This is the post in which I show you pictures of Kate's funny costumes, and then in the next post, I'll share with you what I know about, and do with, knits.
First, here's my inspiration photo- this was a page in one of Kate's books:
This is Kate's Strawberry Shortcake suit: a shameless copy.
All the fabrics in it are knits - so the whole outfit is soft, stretchy and comfortable and can be pulled on over the head by Kate herself, so I don't have to help her get dressed.
It's a two-piece: the top is a short A-line dress with a layered hem and a gathered skirt.
It has puff sleeves layered over - but not sewn onto - regular long inner sleeves.
The strawberry applique was done in fleece.
The bottom is a pair of pants with a smooth knit waistband like these.
The only thing I feel a great need to change is the strawberry hull attachment to the neckline.
It stretches along with the rest of the ribbed neckline to pop over Kate's head, but this also makes the hull segments pop up.
Looking at it, I know now how to cut the neck curve so it sits better the next time around, not that I forsee making another of these. For this particular suit, though, I'll just hand-stitch it down in spots so it lies flat.
This is the Blueberry Muffin suit:
and an identical pair of pants:
This is also an A-line dress, but with just the gathered skirt and no layered hem.
It has a square neckline, with ribbing and a pale blue insert, like the book illustration,
and layered sleeves like the Strawberry Shortcake suit.

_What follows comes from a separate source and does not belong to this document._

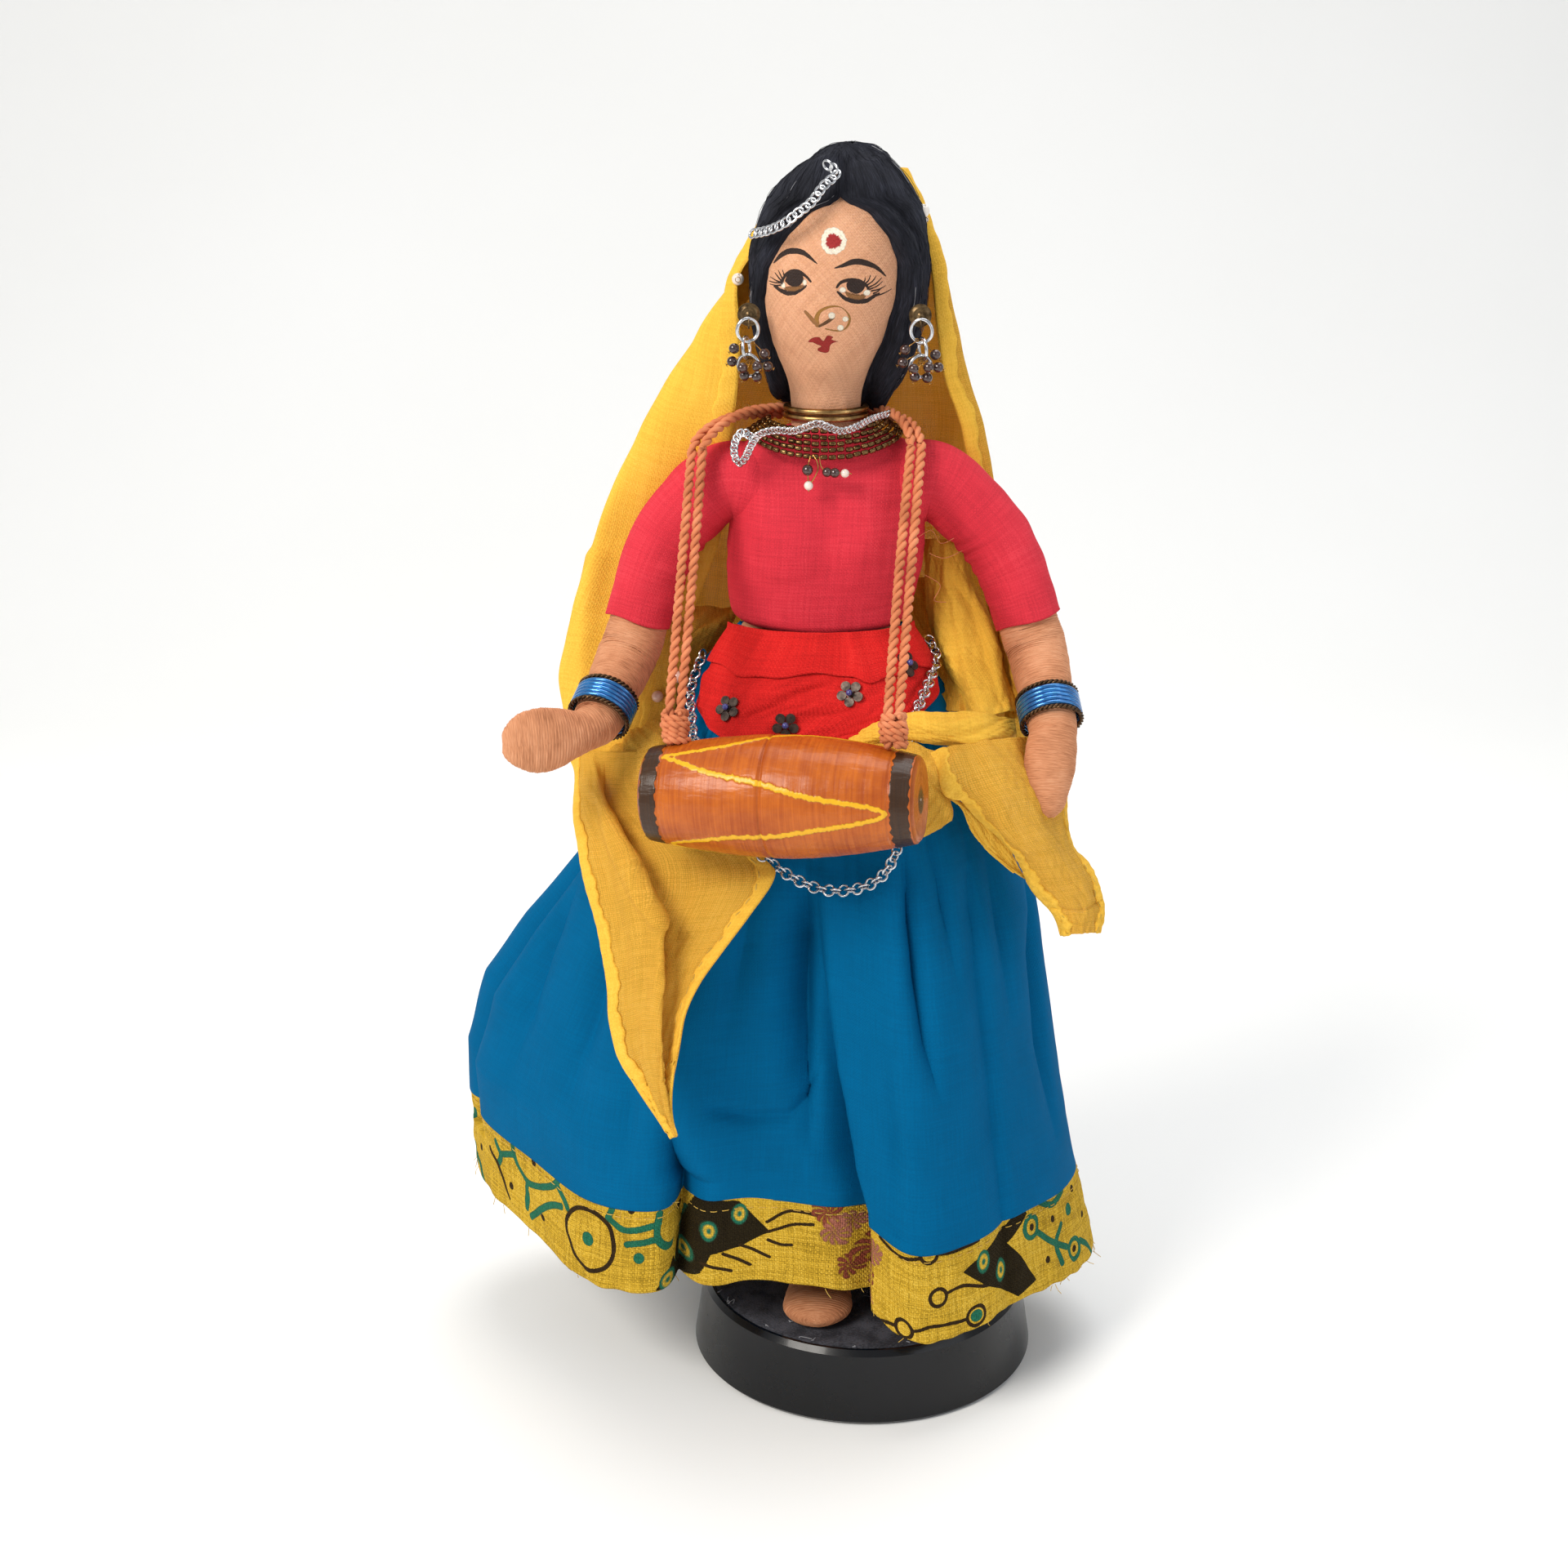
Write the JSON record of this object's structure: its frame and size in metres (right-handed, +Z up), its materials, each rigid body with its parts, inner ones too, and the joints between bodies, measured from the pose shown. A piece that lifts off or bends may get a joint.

I used a combination of different kinds of knits - T-shirt knit (only two-way stretch) for the pants, solid interlock, pile knit (the ones with the polka dots), and ribbing. I buy my knits from various places, including Joann Fabrics, Mill End Textiles and online stores, but I much prefer to be able to touch and stretch them before I buy them.
What you see here is the pre-wash fit i.e. I didn't pre-shrink the fabrics before sewing with them. This is a bizarre personal preference, but I like sewing with knits before I wash them. It minimizes some of the edge rolling, and odd distortions that are peculiar to certain types of knits. I lay out and cut my patterns from the snug-fit slopers with no fitting ease at all. After the first wash (and therefore a little shrinkage), the fit is usually just right all around - a teeny bit more snug than for a woven garment, but perfect for a knit one. In the next post, I'll mention something about the stretch factor of a knit fabric and the more orthodox methods of determining how to draft patterns for knit fabrics. These are certainly more systematic than my no-prewash-and-no-ease approach.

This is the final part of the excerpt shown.